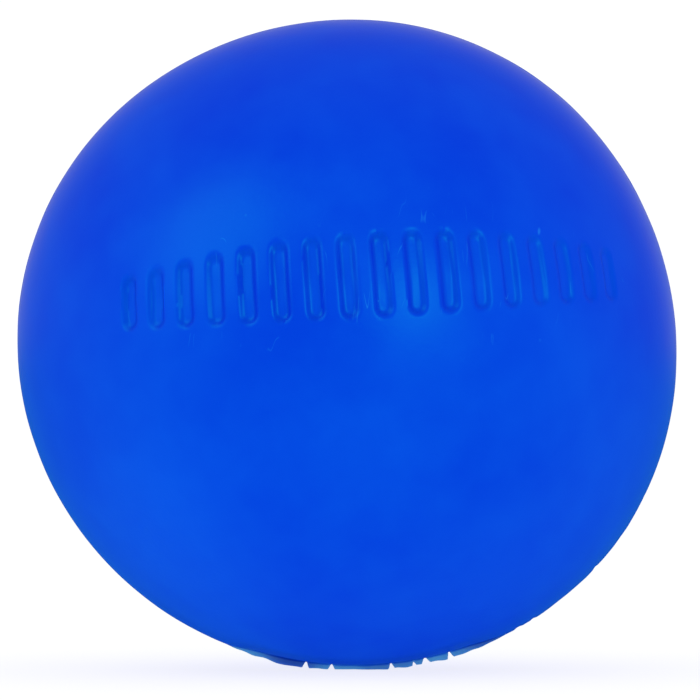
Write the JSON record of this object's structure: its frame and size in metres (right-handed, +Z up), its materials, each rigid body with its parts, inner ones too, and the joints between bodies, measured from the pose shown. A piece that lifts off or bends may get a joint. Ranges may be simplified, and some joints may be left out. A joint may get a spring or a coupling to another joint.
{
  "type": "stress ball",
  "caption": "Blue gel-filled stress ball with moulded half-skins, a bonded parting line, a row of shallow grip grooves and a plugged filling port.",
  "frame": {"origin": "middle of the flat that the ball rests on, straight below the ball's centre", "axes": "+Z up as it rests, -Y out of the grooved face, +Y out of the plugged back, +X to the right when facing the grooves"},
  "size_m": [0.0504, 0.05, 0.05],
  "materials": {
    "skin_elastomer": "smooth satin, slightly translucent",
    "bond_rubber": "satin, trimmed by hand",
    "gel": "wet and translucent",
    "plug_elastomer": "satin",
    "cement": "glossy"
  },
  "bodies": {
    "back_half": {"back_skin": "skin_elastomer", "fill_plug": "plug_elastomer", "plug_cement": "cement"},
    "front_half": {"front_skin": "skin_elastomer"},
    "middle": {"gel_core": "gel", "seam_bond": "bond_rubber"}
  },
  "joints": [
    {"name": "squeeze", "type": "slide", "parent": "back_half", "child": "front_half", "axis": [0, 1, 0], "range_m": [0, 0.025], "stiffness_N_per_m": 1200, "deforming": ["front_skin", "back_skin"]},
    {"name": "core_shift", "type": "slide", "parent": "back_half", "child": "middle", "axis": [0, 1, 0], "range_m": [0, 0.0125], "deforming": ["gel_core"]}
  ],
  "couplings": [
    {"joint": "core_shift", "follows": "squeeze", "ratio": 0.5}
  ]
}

════

--- STATED GOAL ---
Restate the listing in full, word for word.

--- ANSWER FOR THIS EXERCISE ---
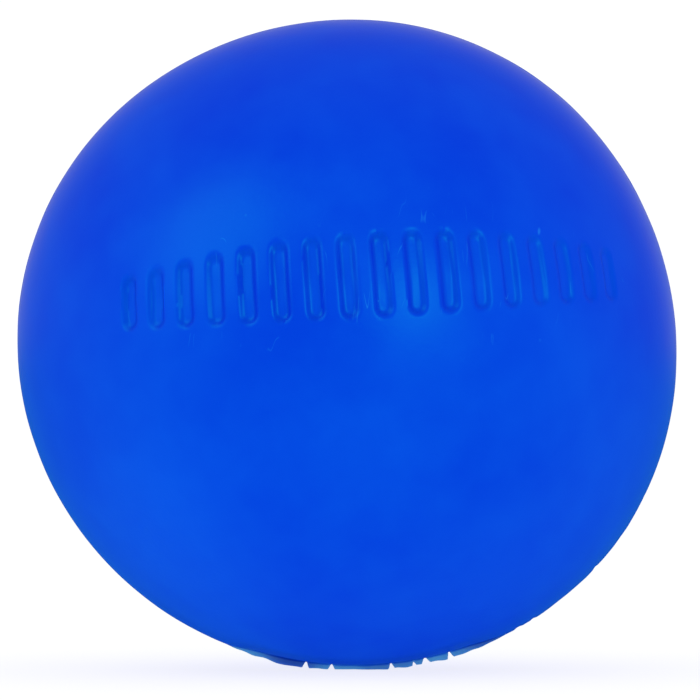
Write the JSON record of this object's structure: its frame and size in metres (right-handed, +Z up), its materials, each rigid body with its parts, inner ones too, and the joints between bodies, measured from the pose shown. A piece that lifts off or bends may get a joint. Ranges may be simplified, and some joints may be left out. A joint may get a spring or a coupling to another joint.
{
  "type": "stress ball",
  "caption": "Blue gel-filled stress ball with moulded half-skins, a bonded parting line, a row of shallow grip grooves and a plugged filling port.",
  "frame": {"origin": "middle of the flat that the ball rests on, straight below the ball's centre", "axes": "+Z up as it rests, -Y out of the grooved face, +Y out of the plugged back, +X to the right when facing the grooves"},
  "size_m": [0.0504, 0.05, 0.05],
  "materials": {
    "skin_elastomer": "smooth satin, slightly translucent",
    "bond_rubber": "satin, trimmed by hand",
    "gel": "wet and translucent",
    "plug_elastomer": "satin",
    "cement": "glossy"
  },
  "bodies": {
    "back_half": {"back_skin": "skin_elastomer", "fill_plug": "plug_elastomer", "plug_cement": "cement"},
    "front_half": {"front_skin": "skin_elastomer"},
    "middle": {"gel_core": "gel", "seam_bond": "bond_rubber"}
  },
  "joints": [
    {"name": "squeeze", "type": "slide", "parent": "back_half", "child": "front_half", "axis": [0, 1, 0], "range_m": [0, 0.025], "stiffness_N_per_m": 1200, "deforming": ["front_skin", "back_skin"]},
    {"name": "core_shift", "type": "slide", "parent": "back_half", "child": "middle", "axis": [0, 1, 0], "range_m": [0, 0.0125], "deforming": ["gel_core"]}
  ],
  "couplings": [
    {"joint": "core_shift", "follows": "squeeze", "ratio": 0.5}
  ]
}